LAUSR

Abstract The present study aimed to evaluate the microstructural and bending behavior of five-layers FGM structures fabricated by spark plasma sintering under different sintering temperatures. For this purpose, FGM samples containing four layers of Al2O3–Al ceramic matrix alongside an alumina layer were sintered under 40 MPa pressure and three different sintering temperatures 1050, 1400 and 1450 °C. The optimum microstructure with less micro-voids and aluminum islands was observed in the sample with maximum relative density of 90.7%, which sintered at 1450 °C. For the sample sintered at 1050 °C, the amount of porosity reached about 36%, which caused the lowest bending strength of 55 MPa and the maximum bending strain of (6.35%).
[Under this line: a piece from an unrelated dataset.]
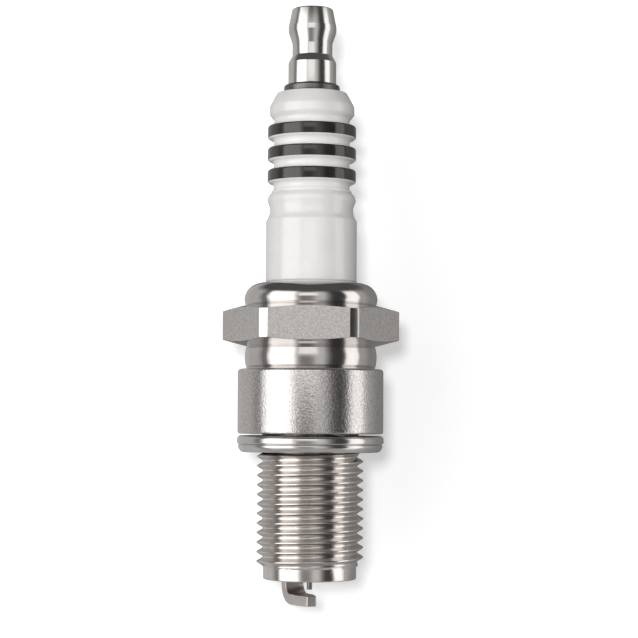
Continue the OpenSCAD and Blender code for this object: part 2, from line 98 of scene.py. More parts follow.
def softened(corners, closed=True):
    """An outline whose corners are rounded. Each corner is (radius, height, rounding)."""
    points = []
    count = len(corners)
    for i, corner in enumerate(corners):
        rounding = corner[2] if len(corner) > 2 else 0
        here = Vector(corner[:2])
        ends = not closed and i in (0, count - 1)
        if not rounding or ends:
            points.append(tuple(here))
            continue
        before = Vector(corners[i - 1][:2]) - here
        after = Vector(corners[(i + 1) % count][:2]) - here
        half = before.angle(after) / 2
        reach = min(rounding / tan(half), 0.48 * before.length, 0.48 * after.length)
        rounding = reach * tan(half)
        inward = (before.normalized() + after.normalized()).normalized()
        middle = here + inward * (rounding / sin(half))
        first = here + before.normalized() * reach - middle
        last = here + after.normalized() * reach - middle
        sweep = first.angle_signed(last)
        steps = max(2, round(abs(sweep) / radians(12)))
        for k in range(steps + 1):
            turned = first.copy()
            turned.rotate(Matrix.Rotation(-sweep * k / steps, 2))
            points.append(tuple(middle + turned))
    return points


# ---- Modelling ----

# Steps round a full turn of a turned piece
ROUND_STEPS = 160
# Faces that meet at more than this stay sharp
SHARP = radians(28)
# Steps round a turn of a thread
THREAD_STEPS = 120
# Depth of a metric thread, as a share of its pitch
THREAD_DEPTH = 0.6134
# Points closer than this are one
MERGE = 1e-7


def deselect_all():
    if bpy.context.object and bpy.context.object.mode != "OBJECT":
        bpy.ops.object.mode_set(mode="OBJECT")
    bpy.ops.object.select_all(action="DESELECT")


def draw_outline(name, points, closed):
    """Draws an outline as a chain of edges in the XZ plane, and stays in edit mode."""
    deselect_all()
    places = [Vector((r, 0, z)) * MM for r, z in points]
    bpy.ops.mesh.primitive_plane_add(size=MM, location=places[0])
    piece = bpy.context.object
    piece.name = piece.data.name = name
    bpy.ops.object.mode_set(mode="EDIT")
    bpy.ops.mesh.select_all(action="SELECT")
    bpy.ops.mesh.merge(type="CENTER")
    for here, there in zip(places, places[1:] + places[:1] if closed else places[1:]):
        bpy.ops.mesh.extrude_vertices_move(TRANSFORM_OT_translate={"value": there - here})
    return piece


def finish_piece(piece, body, slot, material, *nodes):
    """Puts the piece at the origin, shades it and hands it to its body."""
    bpy.ops.object.mode_set(mode="EDIT")
    bpy.ops.mesh.select_all(action="SELECT")
    bpy.ops.mesh.remove_doubles(threshold=MERGE)
    bpy.ops.mesh.normals_make_consistent(inside=False)
    bpy.ops.object.mode_set(mode="OBJECT")
    bpy.ops.object.transform_apply(location=True, rotation=True, scale=True)
    bpy.ops.object.shade_smooth_by_angle(angle=SHARP)
    piece.data.materials.clear()
    piece.data.materials.append(material)
    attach(piece, body)
    if nodes:
        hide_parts(*nodes)
    return piece


def turned(name, points, closed=True):
    """A turned piece: its half outline spun once round the axis."""
    piece = draw_outline(name, points, closed)
    bpy.ops.mesh.select_all(action="SELECT")
    bpy.ops.mesh.spin(
        steps=ROUND_STEPS, angle=2 * pi, center=(0, 0, 0), axis=(0, 0, 1), use_auto_merge=True
    )
    bpy.ops.mesh.select_all(action="SELECT")
    bpy.ops.mesh.remove_doubles(threshold=MERGE)
    return piece


def apply_modifier(piece, kind, **settings):
    modifier = piece.modifiers.new(kind.lower(), kind)
    for name, value in settings.items():
        setattr(modifier, name, value)
    bpy.context.view_layer.objects.active = piece
    bpy.ops.object.modifier_apply(modifier=modifier.name)


def cut_level(z, keep_above):
    """Cuts the mesh being edited at a height and leaves the cut's edge selected."""
    bpy.ops.mesh.select_all(action="SELECT")
    bpy.ops.mesh.bisect(
        plane_co=(0, 0, z * MM),
        plane_no=(0, 0, 1),
        clear_inner=keep_above,
        clear_outer=not keep_above,
        threshold=MERGE,
    )


def extrude_ring(scale, rise):
    """Extrudes the selected ring of edges, then scales it about the axis."""
    bpy.ops.mesh.extrude_edges_move(TRANSFORM_OT_translate={"value": (0, 0, rise * MM)})
    bpy.ops.transform.resize(value=(scale, scale, 1), center_override=(0, 0, 0))


# ---- Materials ----


def colour(code):
    """An sRGB hex code as a linear colour."""
    parts = [int(code[i : i + 2], 16) / 255 for i in (1, 3, 5)]
    linear = [c / 12.92 if c <= 0.04045 else ((c + 0.055) / 1.055) ** 2.4 for c in parts]
    return (*linear, 1)


def grey(value):
    return (value, value, value, 1)


def feed(tree, node, inputs):
    """Sets a node's inputs, each to a value or linked to an output. A node stands for its first."""
    for name, value in inputs.items():
        if isinstance(value, bpy.types.Node):
            value = value.outputs[0]
        if isinstance(value, bpy.types.NodeSocket):
            tree.links.new(value, node.inputs[name])
        else:
            node.inputs[name].default_value = value


def add(tree, kind, inputs=None, stops=(), **settings):
    """Adds a node with its settings and inputs, and a ramp's stops as (position, colour)."""
    made = tree.nodes.new("ShaderNode" + kind)
    for name, value in settings.items():
        setattr(made, name, value)
    feed(tree, made, inputs or {})
    if stops:
        elements = made.color_ramp.elements
        while len(elements) < len(stops):
            elements.new(1)
        for element, (position, shade) in zip(elements, stops):
            element.position = position
            element.color = shade
    return made


def round_place(tree, spot):
    """Height and radius as a coordinate, so that a pattern runs in rings as turning marks do."""
    split = add(tree, "SeparateXYZ", {"Vector": spot})
    x, y, z = split.outputs
    across = add(tree, "Math", {0: x, 1: x}, operation="MULTIPLY")
    squares = add(tree, "Math", {0: y, 1: y, 2: across}, operation="MULTIPLY_ADD")
    radius = add(tree, "Math", {0: squares}, operation="SQRT")
    return add(tree, "CombineXYZ", {"X": z, "Y": radius}).outputs[0]


# Width of a turning mark, drawn as coarse as it needs to be to show
TURNING_MARK = 0.12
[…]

Indeed, the flexural strength which depends on relative density, controlled by sintering temperature. For instance, the maximum bending strength of ~358 MPa associated with minor elongation (~3.7%) was obtained in sample sintered at the highest temperature. Also, the bending strength results were accorded with the fracture analysis. While the fracture surface of sample sintered at lowest temperature comprised of cracked particles and remarkable voids, the fracture surface analysis of specimens sintered at 1400 °C and 1450 °C illustrated transgranular and intergranular fracture. For the latter samples, the contribution of each fracture mechanism was governed by sintering temperature and chemical composition of layers. Considerably, sintering at 1400 °C prevents grain growth and extends weak boundary, which tends to intergranular fracture. In addition to temperature, the presence of aluminum reduced the strengthen ceramic/ceramic bonds, and consequently, motivated intergranular fracture in layers having further metal constituent.